[WHAT THIS TASK INVOLVES] Restate word for word the lines of the records below, starting at the line that contains "for node in" and ending at the line that contains "obj.data.transform(world)", with both of those lines included and nothing else.

(Scripts that build objects)
==*==
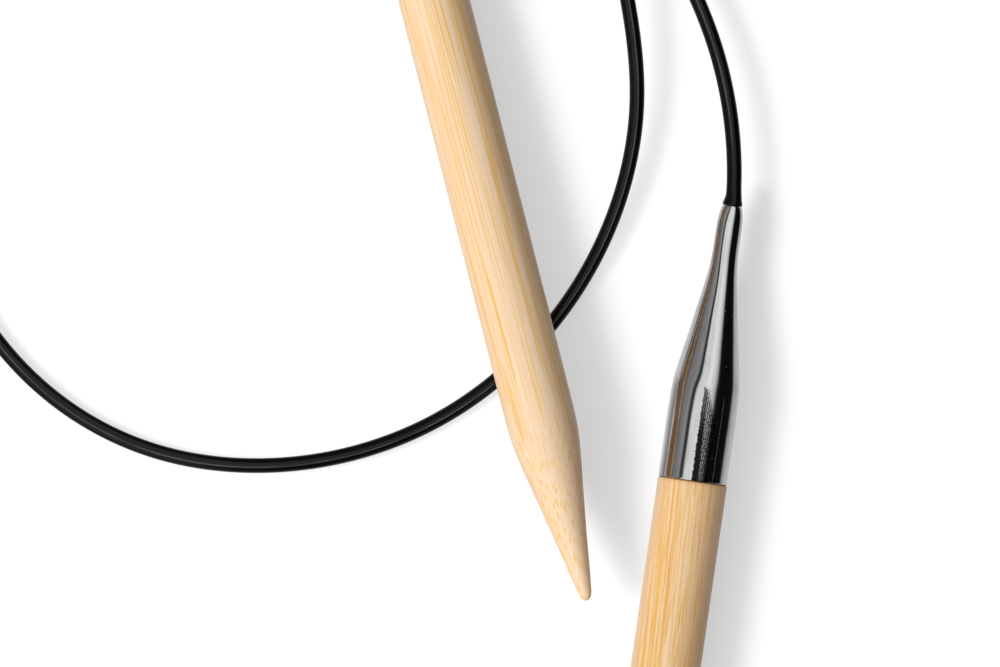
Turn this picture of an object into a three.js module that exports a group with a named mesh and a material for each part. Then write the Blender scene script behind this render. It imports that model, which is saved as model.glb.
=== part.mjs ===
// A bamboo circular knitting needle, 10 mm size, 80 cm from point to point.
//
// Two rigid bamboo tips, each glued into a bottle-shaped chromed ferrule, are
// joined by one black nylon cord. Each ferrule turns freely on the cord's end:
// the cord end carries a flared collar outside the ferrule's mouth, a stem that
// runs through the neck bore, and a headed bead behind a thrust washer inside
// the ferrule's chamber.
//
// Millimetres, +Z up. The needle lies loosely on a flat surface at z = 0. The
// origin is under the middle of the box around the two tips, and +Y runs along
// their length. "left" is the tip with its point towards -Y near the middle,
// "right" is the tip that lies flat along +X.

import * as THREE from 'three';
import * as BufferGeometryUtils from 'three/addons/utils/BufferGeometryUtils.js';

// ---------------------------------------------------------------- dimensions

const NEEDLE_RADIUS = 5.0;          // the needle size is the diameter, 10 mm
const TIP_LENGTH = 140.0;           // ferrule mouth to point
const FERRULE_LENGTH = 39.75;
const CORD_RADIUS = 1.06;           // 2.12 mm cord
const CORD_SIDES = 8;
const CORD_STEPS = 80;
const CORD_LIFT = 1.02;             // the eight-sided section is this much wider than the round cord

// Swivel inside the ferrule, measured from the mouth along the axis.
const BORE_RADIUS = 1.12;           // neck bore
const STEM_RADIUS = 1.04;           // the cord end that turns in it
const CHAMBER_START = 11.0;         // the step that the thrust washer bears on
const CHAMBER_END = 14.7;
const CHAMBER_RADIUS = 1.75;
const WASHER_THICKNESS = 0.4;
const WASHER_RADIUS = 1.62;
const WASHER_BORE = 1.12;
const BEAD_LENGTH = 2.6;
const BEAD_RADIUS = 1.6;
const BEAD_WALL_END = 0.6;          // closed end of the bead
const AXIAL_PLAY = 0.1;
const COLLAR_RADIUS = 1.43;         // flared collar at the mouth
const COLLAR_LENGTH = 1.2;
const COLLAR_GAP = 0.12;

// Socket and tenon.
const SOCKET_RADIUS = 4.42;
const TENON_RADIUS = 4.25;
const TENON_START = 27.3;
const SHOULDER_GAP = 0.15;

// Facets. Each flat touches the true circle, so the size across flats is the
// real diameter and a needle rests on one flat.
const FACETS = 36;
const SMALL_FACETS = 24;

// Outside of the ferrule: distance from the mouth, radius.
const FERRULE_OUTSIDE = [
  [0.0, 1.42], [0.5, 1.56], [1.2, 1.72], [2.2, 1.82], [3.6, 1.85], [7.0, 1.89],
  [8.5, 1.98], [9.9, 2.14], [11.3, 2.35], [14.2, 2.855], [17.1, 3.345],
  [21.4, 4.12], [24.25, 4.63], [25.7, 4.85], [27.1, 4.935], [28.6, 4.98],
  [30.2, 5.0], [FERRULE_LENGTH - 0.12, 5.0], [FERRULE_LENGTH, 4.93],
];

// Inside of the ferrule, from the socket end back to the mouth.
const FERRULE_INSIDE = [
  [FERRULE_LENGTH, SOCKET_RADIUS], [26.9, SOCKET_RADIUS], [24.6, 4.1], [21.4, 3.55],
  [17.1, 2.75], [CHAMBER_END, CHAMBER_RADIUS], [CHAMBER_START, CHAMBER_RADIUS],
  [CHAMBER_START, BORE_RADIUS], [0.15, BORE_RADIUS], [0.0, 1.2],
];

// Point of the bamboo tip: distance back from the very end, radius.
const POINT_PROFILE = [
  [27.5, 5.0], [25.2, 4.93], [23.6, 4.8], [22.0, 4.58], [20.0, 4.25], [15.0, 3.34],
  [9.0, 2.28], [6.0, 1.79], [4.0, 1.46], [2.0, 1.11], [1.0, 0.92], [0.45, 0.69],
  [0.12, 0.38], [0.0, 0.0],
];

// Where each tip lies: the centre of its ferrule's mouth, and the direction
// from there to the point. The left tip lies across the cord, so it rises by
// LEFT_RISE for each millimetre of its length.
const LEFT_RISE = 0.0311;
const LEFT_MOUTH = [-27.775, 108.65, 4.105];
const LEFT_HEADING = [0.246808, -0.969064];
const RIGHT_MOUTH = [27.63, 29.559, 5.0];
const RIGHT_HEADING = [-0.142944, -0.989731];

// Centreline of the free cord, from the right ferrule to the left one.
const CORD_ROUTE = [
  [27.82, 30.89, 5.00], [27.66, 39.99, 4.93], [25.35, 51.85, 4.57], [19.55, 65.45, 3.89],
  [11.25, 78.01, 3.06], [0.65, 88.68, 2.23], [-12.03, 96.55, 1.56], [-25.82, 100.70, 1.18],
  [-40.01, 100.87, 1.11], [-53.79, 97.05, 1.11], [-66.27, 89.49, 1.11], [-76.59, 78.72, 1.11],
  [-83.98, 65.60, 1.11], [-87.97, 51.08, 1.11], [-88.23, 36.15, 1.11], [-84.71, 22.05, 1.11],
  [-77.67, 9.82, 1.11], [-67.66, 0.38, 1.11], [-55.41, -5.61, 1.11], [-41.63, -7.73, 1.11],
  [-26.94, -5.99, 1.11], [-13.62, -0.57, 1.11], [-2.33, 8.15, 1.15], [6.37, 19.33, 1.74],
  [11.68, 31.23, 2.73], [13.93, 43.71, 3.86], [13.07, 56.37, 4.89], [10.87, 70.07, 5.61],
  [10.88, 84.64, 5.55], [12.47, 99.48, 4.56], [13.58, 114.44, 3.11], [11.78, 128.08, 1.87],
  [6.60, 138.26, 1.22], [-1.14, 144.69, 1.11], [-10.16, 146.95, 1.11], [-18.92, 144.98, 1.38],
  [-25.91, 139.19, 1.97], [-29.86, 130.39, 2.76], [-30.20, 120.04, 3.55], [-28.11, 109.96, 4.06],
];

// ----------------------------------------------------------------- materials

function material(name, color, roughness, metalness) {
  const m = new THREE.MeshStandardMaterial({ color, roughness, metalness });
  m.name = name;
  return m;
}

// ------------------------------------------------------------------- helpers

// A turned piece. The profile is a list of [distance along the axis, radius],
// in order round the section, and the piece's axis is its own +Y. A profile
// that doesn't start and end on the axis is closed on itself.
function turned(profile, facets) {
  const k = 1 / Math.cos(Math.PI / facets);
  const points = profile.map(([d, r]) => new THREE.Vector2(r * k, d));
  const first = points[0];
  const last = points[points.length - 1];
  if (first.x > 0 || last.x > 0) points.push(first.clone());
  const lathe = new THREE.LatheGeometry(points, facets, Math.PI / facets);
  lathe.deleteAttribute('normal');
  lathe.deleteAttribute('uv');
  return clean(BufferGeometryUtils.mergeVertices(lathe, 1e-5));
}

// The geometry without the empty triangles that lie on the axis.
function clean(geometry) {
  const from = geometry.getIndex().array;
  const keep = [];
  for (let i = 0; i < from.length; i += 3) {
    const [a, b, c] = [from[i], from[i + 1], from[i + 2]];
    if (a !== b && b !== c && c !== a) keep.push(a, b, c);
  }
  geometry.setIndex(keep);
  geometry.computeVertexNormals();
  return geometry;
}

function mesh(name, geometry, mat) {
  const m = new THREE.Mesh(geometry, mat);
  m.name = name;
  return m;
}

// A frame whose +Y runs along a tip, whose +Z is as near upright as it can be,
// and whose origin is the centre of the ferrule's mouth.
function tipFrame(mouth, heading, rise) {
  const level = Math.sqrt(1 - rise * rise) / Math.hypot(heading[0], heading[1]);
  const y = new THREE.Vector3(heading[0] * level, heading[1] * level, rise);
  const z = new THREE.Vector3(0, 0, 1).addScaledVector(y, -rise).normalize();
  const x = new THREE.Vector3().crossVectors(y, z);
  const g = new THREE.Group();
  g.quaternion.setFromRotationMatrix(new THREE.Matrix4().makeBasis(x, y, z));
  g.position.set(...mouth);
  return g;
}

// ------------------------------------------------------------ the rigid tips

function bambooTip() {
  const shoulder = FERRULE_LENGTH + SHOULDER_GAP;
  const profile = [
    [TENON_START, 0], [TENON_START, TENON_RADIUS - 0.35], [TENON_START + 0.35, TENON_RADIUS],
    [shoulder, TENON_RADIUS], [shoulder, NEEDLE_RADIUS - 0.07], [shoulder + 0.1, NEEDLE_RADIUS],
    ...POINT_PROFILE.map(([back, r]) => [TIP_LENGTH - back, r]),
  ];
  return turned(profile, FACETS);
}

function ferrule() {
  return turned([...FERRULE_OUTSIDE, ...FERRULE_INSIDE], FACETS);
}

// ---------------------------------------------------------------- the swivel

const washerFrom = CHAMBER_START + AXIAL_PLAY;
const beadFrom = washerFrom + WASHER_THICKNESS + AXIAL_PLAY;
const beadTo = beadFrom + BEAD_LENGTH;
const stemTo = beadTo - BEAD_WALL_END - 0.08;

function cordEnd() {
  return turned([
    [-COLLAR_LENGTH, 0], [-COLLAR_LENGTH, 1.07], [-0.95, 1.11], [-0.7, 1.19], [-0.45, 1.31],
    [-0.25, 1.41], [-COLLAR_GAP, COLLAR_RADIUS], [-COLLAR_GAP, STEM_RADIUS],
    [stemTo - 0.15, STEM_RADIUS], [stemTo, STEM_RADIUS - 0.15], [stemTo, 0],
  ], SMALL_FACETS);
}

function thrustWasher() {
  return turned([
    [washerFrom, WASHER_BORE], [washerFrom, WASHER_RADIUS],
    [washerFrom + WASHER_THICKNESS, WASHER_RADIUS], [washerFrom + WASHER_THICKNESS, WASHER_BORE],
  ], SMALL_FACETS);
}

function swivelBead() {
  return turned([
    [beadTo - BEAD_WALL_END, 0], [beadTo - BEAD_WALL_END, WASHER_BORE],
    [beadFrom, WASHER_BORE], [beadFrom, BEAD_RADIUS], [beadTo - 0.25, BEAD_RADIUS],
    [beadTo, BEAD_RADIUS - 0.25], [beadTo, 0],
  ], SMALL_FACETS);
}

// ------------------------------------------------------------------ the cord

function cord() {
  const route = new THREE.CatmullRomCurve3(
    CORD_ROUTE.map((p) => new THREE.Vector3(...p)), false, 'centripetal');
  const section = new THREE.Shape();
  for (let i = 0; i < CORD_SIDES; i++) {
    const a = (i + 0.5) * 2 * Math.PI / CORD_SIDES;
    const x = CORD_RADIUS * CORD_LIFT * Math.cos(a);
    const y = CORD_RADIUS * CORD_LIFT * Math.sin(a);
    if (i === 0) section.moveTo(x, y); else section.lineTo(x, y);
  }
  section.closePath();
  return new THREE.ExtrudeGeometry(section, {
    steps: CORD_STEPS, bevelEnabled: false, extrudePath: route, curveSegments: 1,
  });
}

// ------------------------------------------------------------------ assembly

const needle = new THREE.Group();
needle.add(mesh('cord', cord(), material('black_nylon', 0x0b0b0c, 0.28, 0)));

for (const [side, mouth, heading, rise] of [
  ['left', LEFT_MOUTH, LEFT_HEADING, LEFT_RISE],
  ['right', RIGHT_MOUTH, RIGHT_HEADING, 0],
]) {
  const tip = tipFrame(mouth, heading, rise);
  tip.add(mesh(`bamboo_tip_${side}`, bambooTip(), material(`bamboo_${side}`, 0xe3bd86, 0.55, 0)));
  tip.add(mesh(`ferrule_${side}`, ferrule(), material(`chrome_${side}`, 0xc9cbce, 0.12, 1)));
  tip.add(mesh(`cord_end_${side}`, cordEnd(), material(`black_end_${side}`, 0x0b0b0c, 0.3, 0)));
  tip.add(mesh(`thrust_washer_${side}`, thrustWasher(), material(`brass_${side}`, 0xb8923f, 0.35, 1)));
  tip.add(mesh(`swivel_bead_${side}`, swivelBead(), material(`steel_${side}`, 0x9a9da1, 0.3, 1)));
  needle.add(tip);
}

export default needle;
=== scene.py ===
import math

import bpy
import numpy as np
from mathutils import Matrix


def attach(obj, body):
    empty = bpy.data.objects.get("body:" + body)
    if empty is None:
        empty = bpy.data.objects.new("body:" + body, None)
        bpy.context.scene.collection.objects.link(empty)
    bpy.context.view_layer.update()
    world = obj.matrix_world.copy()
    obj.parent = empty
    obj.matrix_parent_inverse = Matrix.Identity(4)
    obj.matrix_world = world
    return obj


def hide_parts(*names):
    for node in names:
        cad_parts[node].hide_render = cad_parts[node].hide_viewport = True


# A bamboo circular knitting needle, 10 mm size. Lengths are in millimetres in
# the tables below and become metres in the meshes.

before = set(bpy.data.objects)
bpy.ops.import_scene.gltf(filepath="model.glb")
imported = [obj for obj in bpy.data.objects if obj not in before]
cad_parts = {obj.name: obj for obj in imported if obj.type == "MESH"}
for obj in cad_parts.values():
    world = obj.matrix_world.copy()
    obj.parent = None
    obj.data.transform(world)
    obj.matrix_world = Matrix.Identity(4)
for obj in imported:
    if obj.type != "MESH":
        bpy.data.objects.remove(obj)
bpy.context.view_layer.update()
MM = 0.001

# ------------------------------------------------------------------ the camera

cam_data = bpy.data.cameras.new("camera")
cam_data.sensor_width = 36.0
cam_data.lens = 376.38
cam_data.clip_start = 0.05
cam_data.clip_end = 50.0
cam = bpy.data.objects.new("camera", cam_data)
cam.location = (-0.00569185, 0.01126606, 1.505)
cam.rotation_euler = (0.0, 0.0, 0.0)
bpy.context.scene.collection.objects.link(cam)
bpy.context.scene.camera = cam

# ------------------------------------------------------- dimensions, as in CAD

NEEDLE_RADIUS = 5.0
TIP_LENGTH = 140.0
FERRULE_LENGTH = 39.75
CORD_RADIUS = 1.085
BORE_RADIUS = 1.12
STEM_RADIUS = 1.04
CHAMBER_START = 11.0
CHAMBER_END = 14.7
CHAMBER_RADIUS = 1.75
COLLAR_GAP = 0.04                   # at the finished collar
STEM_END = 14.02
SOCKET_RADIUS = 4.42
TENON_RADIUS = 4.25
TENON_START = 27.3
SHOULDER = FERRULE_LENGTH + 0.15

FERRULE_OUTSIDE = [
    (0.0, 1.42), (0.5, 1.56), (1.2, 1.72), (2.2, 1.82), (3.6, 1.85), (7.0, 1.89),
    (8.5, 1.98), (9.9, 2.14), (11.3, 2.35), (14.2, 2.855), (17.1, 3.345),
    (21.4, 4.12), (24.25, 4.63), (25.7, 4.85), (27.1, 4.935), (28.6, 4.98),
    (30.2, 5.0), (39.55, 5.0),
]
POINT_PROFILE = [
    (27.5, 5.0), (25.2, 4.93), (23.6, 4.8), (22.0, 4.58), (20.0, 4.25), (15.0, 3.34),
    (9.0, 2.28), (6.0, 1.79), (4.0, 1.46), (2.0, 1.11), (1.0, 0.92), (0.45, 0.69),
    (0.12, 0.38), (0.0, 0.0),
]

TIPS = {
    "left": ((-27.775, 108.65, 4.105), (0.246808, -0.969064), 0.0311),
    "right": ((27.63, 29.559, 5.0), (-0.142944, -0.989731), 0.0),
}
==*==
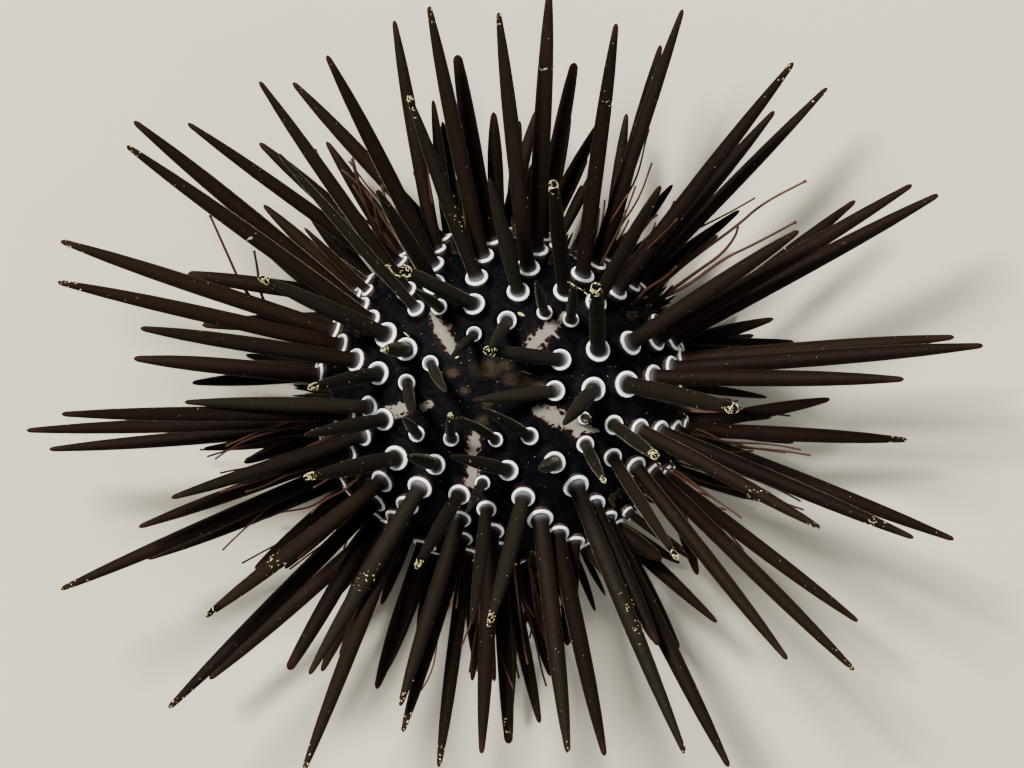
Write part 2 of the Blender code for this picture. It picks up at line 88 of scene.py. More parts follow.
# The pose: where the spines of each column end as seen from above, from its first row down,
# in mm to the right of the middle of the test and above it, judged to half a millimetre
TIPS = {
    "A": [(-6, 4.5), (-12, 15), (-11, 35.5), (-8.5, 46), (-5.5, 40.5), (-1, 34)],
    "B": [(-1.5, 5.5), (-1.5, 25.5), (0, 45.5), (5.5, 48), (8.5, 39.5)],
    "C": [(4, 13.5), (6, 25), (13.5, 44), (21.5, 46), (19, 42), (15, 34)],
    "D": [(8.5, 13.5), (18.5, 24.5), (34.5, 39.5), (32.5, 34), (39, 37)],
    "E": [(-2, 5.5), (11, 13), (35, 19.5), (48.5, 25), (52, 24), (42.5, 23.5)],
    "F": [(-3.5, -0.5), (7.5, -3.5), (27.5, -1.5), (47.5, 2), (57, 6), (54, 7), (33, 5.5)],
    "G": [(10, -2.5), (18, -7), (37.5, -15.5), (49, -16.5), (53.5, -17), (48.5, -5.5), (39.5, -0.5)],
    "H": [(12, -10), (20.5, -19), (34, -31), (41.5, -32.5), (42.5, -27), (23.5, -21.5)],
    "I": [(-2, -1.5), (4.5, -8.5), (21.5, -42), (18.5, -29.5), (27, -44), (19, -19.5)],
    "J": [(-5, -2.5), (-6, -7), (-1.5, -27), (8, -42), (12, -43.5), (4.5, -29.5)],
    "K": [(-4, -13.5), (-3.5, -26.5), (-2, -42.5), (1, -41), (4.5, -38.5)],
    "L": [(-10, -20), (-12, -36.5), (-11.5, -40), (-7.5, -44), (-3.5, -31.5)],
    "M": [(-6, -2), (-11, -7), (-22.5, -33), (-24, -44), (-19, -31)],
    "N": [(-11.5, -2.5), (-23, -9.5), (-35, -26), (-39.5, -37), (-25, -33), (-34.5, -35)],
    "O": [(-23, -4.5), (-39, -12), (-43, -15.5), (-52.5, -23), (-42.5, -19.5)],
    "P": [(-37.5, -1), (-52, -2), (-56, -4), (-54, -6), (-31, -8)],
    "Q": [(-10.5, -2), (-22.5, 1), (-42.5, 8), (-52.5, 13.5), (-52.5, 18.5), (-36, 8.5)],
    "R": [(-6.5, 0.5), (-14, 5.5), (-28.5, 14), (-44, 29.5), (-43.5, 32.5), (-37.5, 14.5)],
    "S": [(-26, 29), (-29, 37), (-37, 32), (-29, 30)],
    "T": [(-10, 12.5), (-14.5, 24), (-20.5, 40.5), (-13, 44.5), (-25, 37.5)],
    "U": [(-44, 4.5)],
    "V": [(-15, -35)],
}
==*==
[TASK ANSWER]
    for node in names:
        cad_parts[node].hide_render = cad_parts[node].hide_viewport = True


# A bamboo circular knitting needle, 10 mm size. Lengths are in millimetres in
# the tables below and become metres in the meshes.

before = set(bpy.data.objects)
bpy.ops.import_scene.gltf(filepath="model.glb")
imported = [obj for obj in bpy.data.objects if obj not in before]
cad_parts = {obj.name: obj for obj in imported if obj.type == "MESH"}
for obj in cad_parts.values():
    world = obj.matrix_world.copy()
    obj.parent = None
    obj.data.transform(world)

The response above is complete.